Dataset excerpts:

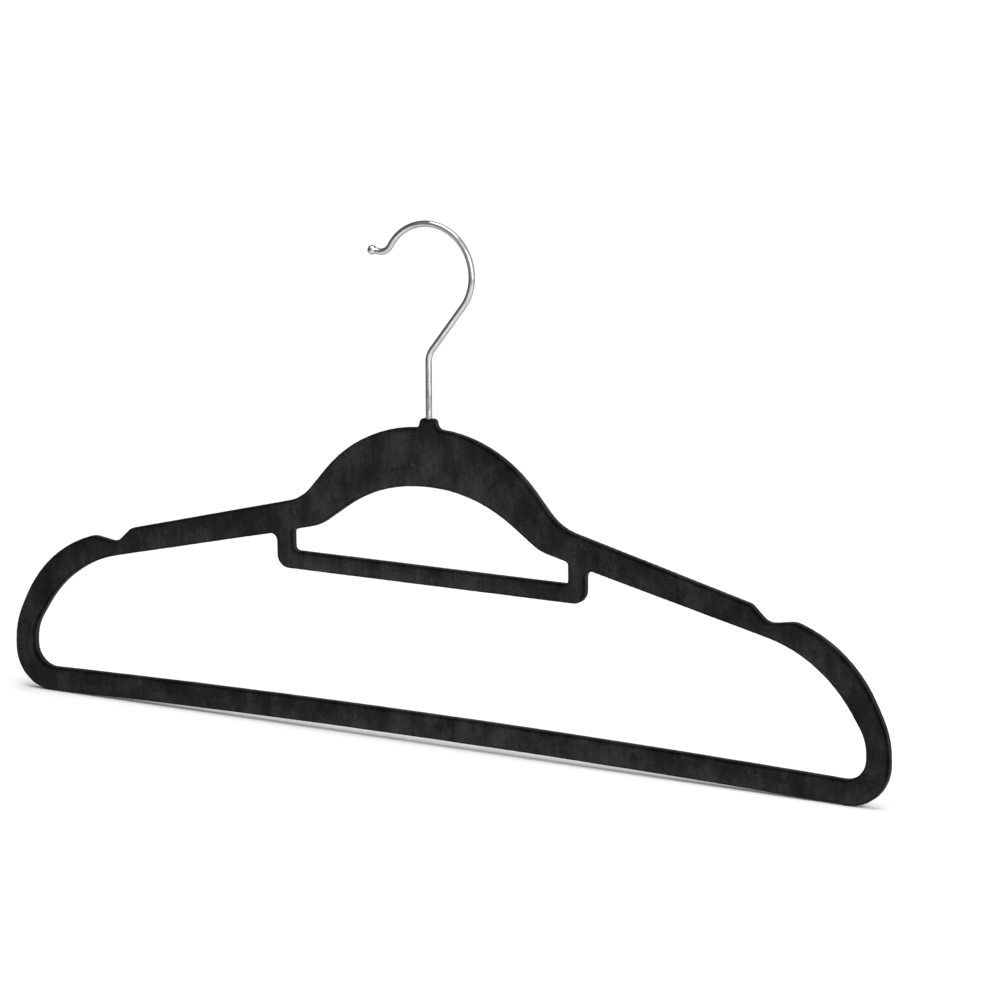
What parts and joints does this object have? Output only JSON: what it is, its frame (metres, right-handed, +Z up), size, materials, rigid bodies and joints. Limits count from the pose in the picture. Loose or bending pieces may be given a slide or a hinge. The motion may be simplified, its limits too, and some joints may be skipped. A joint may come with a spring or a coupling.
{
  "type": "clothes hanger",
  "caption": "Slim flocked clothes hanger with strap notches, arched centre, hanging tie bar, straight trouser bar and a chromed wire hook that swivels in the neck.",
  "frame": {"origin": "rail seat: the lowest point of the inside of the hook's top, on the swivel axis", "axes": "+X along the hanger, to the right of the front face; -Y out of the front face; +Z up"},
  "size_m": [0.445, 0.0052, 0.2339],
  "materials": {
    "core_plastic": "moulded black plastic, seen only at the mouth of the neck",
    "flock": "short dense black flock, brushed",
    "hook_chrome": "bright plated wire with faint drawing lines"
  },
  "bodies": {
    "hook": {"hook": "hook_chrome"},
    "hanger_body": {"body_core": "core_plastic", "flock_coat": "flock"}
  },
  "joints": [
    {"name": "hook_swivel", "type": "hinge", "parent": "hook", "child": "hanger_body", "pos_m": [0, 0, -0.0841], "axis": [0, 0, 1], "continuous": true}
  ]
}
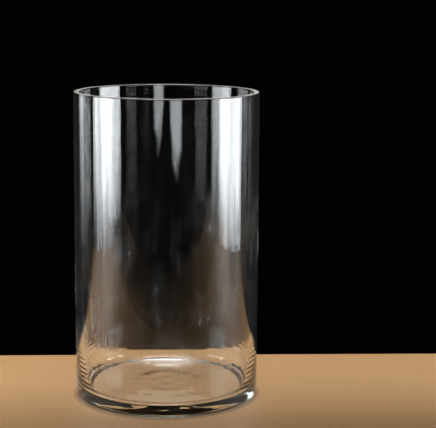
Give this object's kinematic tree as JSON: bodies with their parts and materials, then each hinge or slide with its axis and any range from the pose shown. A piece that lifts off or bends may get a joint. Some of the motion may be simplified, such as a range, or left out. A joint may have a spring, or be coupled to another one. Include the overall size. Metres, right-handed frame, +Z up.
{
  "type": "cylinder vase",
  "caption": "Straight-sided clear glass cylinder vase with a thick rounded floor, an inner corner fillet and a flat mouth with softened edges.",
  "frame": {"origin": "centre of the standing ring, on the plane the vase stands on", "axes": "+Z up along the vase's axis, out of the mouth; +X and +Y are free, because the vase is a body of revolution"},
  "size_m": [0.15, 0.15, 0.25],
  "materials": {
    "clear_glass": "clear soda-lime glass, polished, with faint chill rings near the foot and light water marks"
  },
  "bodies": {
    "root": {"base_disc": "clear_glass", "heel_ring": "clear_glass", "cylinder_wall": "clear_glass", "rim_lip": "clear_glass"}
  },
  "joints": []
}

Written instruction: Look above for lines with the word "joints" and copy them all.

Full output:
What parts and joints does this object have? Output only JSON: what it is, its frame (metres, right-handed, +Z up), size, materials, rigid bodies and joints. Limits count from the pose in the picture. Loose or bending pieces may be given a slide or a hinge. The motion may be simplified, its limits too, and some joints may be skipped. A joint may come with a spring or a coupling.
  "joints": [
  "joints": []